Кларнетист на другом конце парка бросил играть. Госпожа Китадзава молчала, пока музыкант паковал инструмент и выбирался из заросшего деревьями пятачка на слабо освещенную улицу. Теперь мы остались одни, если не считать бомжа с радиоприемником. Внизу к станции подъехал очередной поезд, и госпожа Китадзава продолжила свою историю.
— Это была идея Накодо — прогулка на катере, — сказала она. — Экскурсия, чтобы вытащить Амэ из дому на свежий воздух. Мне говорили, что она вроде была готова к этому и даже радовалась. Просто короткая поездка мимо Шести Мостов Возрождения, меньше часа — по реке Сумида, от Асакуса вниз но течению до садов Хамари-кю, где император охотится на уток. На корабле было человек шестьдесят, в основном туристы из других городов. Все говорят, что до происшествия Амэ вела себя абсолютно нормально, так что, пожалуй, не могу винить Накодо за то, что он не уследил. И в общем, не виню. Он очень ее любил — в этом-то я уверена. И должно быть, правда верил, что она вылечилась, что ей стало лучше. В какой-то момент она ушла на корму — сфотографировать мост Киёсу, когда катер под ним проплывал. Всего на секунду Накодо отвернулся. А когда глянул обратно…
Голос госпожи Китадзава дрогнул и затих. Я дал ей время прийти в себя. Луна уже взобралась выше и теперь была меньше, невзрачнее и какой-то менее настоящей. В дальнем конце парка вспыхивали светлячки, взлетали и падали, но из укромного уголка не выбирались.
— Никто не видел, как это случилось, — сказала госпожа Китадзава. — Гид в микрофон описывал какую-то достопримечательность, и все смотрели туда. Может, Амэ и не прыгала за борт, может, это и вправду был несчастный случай. Много лет я хотела в это верить.
— А сейчас?
Она задумалась:
— Сейчас мне кажется, что разницы нет.
На урну вновь уселась здоровенная ворона, запрыгала по краю, наклонив голову с глазами-бусинками. В этот раз госпожа Китадзава не обратила на нее внимания, по-прежнему глядя куда-то вниз. Я было попробовал вспугнуть ворону, но та лишь спрыгнула с урны и плюхнулась рядом с моими ногами, каркнула и запрыгала по земле, взбивая пыль.
— На Накодо или его отца я зла не держу, — сказала госпожа Китадзава. — Ничего они сделать не могли. Хотя мы с мужем после похорон с ними больше не виделись.
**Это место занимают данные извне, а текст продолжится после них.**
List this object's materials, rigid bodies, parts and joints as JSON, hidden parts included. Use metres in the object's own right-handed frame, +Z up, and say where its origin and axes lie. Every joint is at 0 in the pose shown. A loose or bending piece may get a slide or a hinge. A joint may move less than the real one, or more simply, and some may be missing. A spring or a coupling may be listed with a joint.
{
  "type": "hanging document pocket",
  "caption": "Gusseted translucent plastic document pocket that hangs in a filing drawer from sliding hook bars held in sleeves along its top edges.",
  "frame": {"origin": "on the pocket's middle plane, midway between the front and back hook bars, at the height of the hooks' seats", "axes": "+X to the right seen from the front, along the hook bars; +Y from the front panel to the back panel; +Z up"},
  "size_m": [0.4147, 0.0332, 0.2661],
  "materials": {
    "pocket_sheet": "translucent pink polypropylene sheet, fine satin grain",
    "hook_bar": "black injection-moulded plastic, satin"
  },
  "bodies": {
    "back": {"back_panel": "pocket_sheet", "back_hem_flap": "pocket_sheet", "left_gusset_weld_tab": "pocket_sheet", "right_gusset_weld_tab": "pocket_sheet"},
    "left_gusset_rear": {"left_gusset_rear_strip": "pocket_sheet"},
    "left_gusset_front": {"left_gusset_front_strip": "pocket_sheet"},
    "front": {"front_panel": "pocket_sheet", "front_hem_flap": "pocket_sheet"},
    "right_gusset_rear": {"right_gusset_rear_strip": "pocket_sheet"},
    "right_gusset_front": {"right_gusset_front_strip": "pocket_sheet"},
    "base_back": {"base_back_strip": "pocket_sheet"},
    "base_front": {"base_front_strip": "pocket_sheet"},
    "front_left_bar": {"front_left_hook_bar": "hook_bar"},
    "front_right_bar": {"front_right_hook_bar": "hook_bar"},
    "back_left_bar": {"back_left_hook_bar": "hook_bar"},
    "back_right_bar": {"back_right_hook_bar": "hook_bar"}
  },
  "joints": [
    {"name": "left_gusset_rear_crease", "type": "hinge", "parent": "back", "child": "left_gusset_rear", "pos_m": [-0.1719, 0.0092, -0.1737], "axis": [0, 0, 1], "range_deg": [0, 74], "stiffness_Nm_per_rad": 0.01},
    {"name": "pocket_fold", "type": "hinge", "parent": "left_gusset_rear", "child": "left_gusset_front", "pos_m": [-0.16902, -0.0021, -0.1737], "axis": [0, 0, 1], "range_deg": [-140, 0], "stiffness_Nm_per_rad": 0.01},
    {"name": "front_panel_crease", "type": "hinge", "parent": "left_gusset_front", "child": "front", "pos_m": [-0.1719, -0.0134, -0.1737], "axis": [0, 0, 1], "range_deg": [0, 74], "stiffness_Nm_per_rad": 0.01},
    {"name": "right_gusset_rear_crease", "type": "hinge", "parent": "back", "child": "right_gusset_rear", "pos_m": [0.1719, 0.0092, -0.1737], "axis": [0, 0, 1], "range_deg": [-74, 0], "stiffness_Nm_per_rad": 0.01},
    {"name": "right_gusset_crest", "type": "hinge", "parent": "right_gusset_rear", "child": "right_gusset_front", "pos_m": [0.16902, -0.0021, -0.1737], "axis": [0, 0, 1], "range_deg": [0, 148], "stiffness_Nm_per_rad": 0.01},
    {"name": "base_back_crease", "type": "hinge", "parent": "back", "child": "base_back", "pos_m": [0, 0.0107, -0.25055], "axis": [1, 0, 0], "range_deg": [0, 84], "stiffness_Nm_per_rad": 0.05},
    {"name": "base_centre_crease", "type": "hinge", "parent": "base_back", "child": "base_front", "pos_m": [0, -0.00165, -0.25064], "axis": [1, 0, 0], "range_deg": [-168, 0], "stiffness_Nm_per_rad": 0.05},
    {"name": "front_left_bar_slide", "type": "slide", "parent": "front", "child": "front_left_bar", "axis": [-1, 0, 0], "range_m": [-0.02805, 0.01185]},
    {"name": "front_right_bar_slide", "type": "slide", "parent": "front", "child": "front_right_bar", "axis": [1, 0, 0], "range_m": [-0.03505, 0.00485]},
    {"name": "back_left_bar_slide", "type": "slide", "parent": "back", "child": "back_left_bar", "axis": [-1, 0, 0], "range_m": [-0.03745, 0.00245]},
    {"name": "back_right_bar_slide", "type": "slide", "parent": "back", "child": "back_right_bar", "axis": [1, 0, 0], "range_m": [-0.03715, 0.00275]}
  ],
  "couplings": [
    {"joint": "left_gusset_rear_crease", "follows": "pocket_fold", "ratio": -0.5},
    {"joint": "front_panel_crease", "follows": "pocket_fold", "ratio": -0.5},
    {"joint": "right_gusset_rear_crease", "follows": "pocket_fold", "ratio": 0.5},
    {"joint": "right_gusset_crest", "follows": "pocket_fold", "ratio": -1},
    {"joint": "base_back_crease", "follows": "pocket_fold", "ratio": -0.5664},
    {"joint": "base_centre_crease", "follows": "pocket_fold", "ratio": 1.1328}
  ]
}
Просто было слишком трудно. Мне жаль, что господин Накодо умер. И мне жаль эту девушку, кто бы она ни была. Но больше это нас не касается.
— Понимаю, — сказал я. — Но после смерти Накодо осталась куча вопросов. Похоже, его могли убить.
— Эти вопросы к другим, — возразила она. — Я в своей жизни с вопросами покончила. Мы с мужем нашли друг в друге силу, чтобы жить дальше, чтобы вынести невыносимое. А теперь я состарилась, и муж тоже, и нас этот мир ничему больше не научит. Мы хотим провести остаток жизни в мире и покое. Пожалуйста, уважайте наше желание. Не приходите к нам больше.
— Конечно, — сказал я. — Но должен вас предупредить. Как только пресса разнюхает про убийство Накодо, а это может случится в любую минуту, они начнут искать зацепки. Может, вы с мужем захотите уехать из города, пока все не рассосется.